■ Task directions: Reproduce each line exactly. Skip none.

■ Dataset extract:
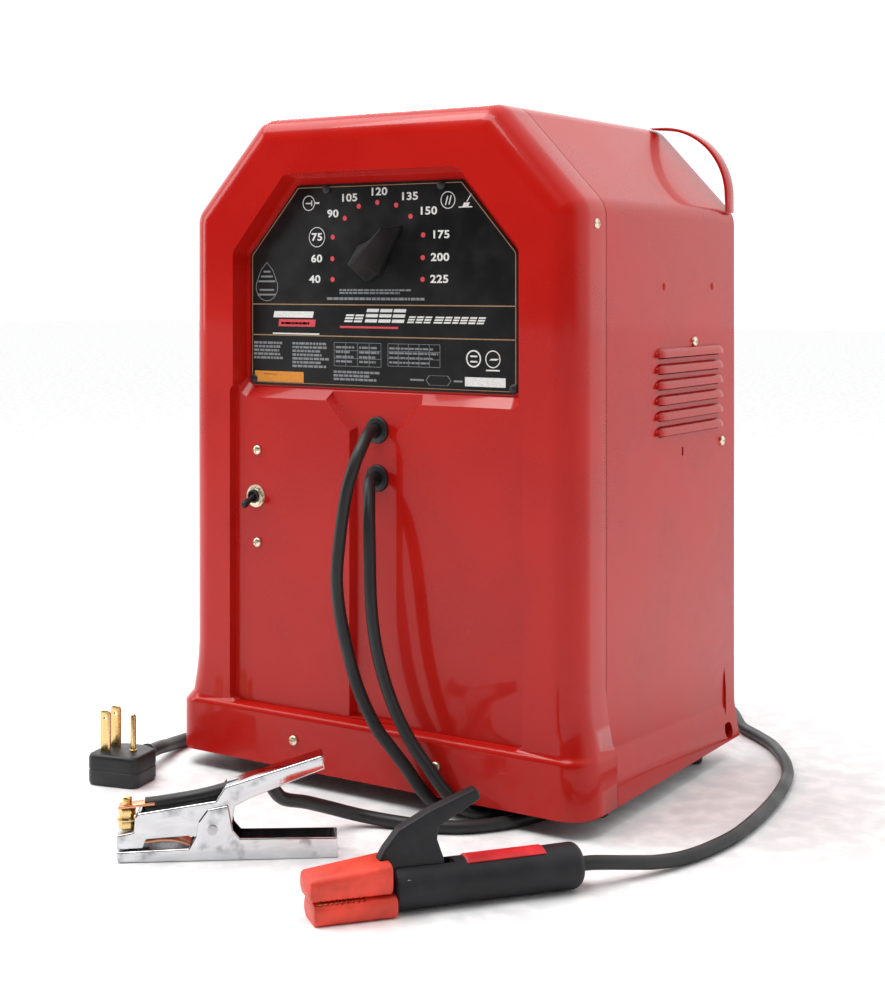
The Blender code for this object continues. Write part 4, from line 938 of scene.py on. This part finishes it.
screwList = [   # name, (x, depth, z), outward, node that it stands for
    ("switchScrewUpper", (-0.131, 0.0075, 0.301), (0, -1, 0), "switch_screw_upper"),
    ("switchScrewLower", (-0.131, 0.0075, 0.215), (0, -1, 0), "switch_screw_lower"),
]
for screwName, (across, depth, height), outward, stem in (
        ("skirtScrew", (0.077, -0.007, 0.042), (0, -1, 0), "skirt_screw_"),
        ("sideScrew", (0.210, 0.227, 0.402), (1, 0, 0), "side_screw_"),
        ("rearScrew", (0.210, 0.289, 0.305), (1, 0, 0), None),
        ("shoulderScrew", (0.2085, 0.036, 0.506), (1, 0, 0.12), None)):
    for hand, side in (("left", -1), ("right", 1)):
        screwList.append((screwName + hand.title(), (side * across, depth, height), (side * outward[0], *outward[1:]),
                          stem and stem + hand))


def setScrews():
    for name, (x, depth, z), outward, node in screwList:
        piece(name, screwHead(screw["radius"]), "zinc", stands=(node,) if node else (),
              at=standing((x, frontY + depth, z), outward), crease=30)
    studs = []
    for side in (-1, 1):
        for depth in (0.165, 0.269):
            stud = spun([(0, 0.0016), (0.0022, 0.0013), (0.0036, 0.0006), (0.0041, 0), (0, 0)], 20)
            placed(stud, standing((side * 0.210, frontY + depth, 0.453), (side, 0, 0)))
            studs.append(stud)
    piece("paintedRivets", joined(*studs), "red_enamel")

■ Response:
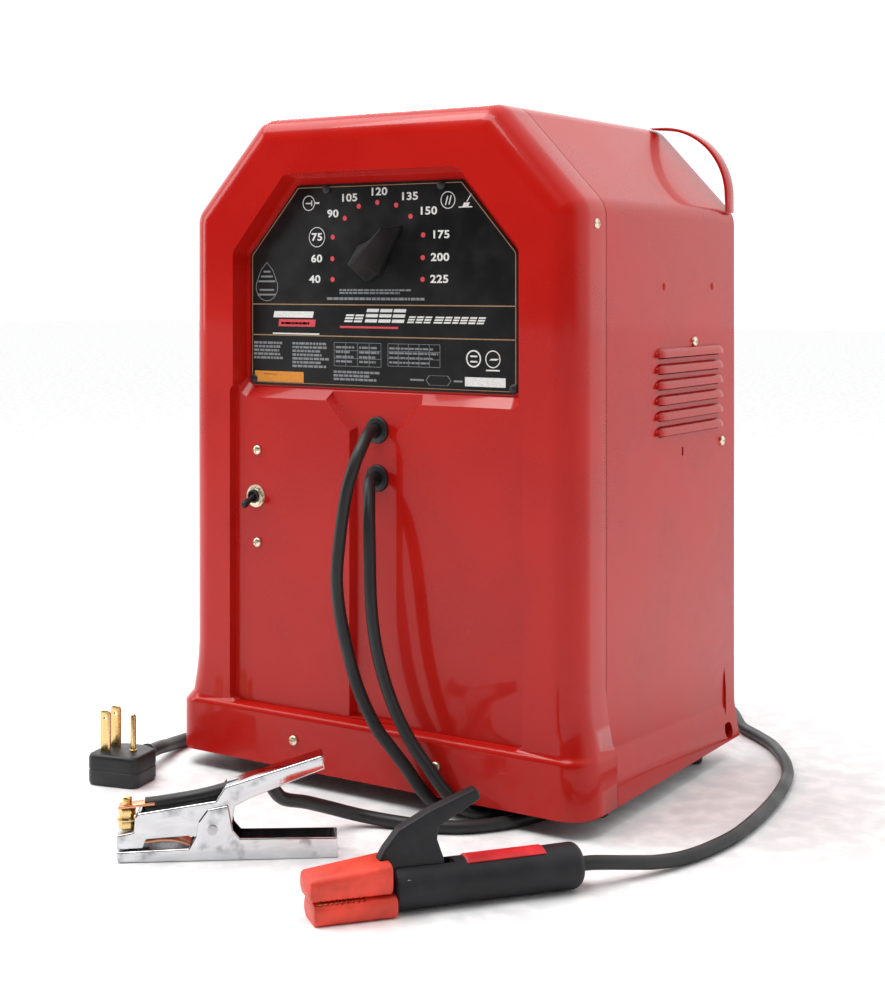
The Blender code for this object continues. Write part 4, from line 938 of scene.py on. This part finishes it.
screwList = [   # name, (x, depth, z), outward, node that it stands for
    ("switchScrewUpper", (-0.131, 0.0075, 0.301), (0, -1, 0), "switch_screw_upper"),
    ("switchScrewLower", (-0.131, 0.0075, 0.215), (0, -1, 0), "switch_screw_lower"),
]
for screwName, (across, depth, height), outward, stem in (
        ("skirtScrew", (0.077, -0.007, 0.042), (0, -1, 0), "skirt_screw_"),
        ("sideScrew", (0.210, 0.227, 0.402), (1, 0, 0), "side_screw_"),
        ("rearScrew", (0.210, 0.289, 0.305), (1, 0, 0), None),
        ("shoulderScrew", (0.2085, 0.036, 0.506), (1, 0, 0.12), None)):
    for hand, side in (("left", -1), ("right", 1)):
        screwList.append((screwName + hand.title(), (side * across, depth, height), (side * outward[0], *outward[1:]),
                          stem and stem + hand))


def setScrews():
    for name, (x, depth, z), outward, node in screwList:
        piece(name, screwHead(screw["radius"]), "zinc", stands=(node,) if node else (),
              at=standing((x, frontY + depth, z), outward), crease=30)
    studs = []
    for side in (-1, 1):
        for depth in (0.165, 0.269):
            stud = spun([(0, 0.0016), (0.0022, 0.0013), (0.0036, 0.0006), (0.0041, 0), (0, 0)], 20)
            placed(stud, standing((side * 0.210, frontY + depth, 0.453), (side, 0, 0)))
            studs.append(stud)
    piece("paintedRivets", joined(*studs), "red_enamel")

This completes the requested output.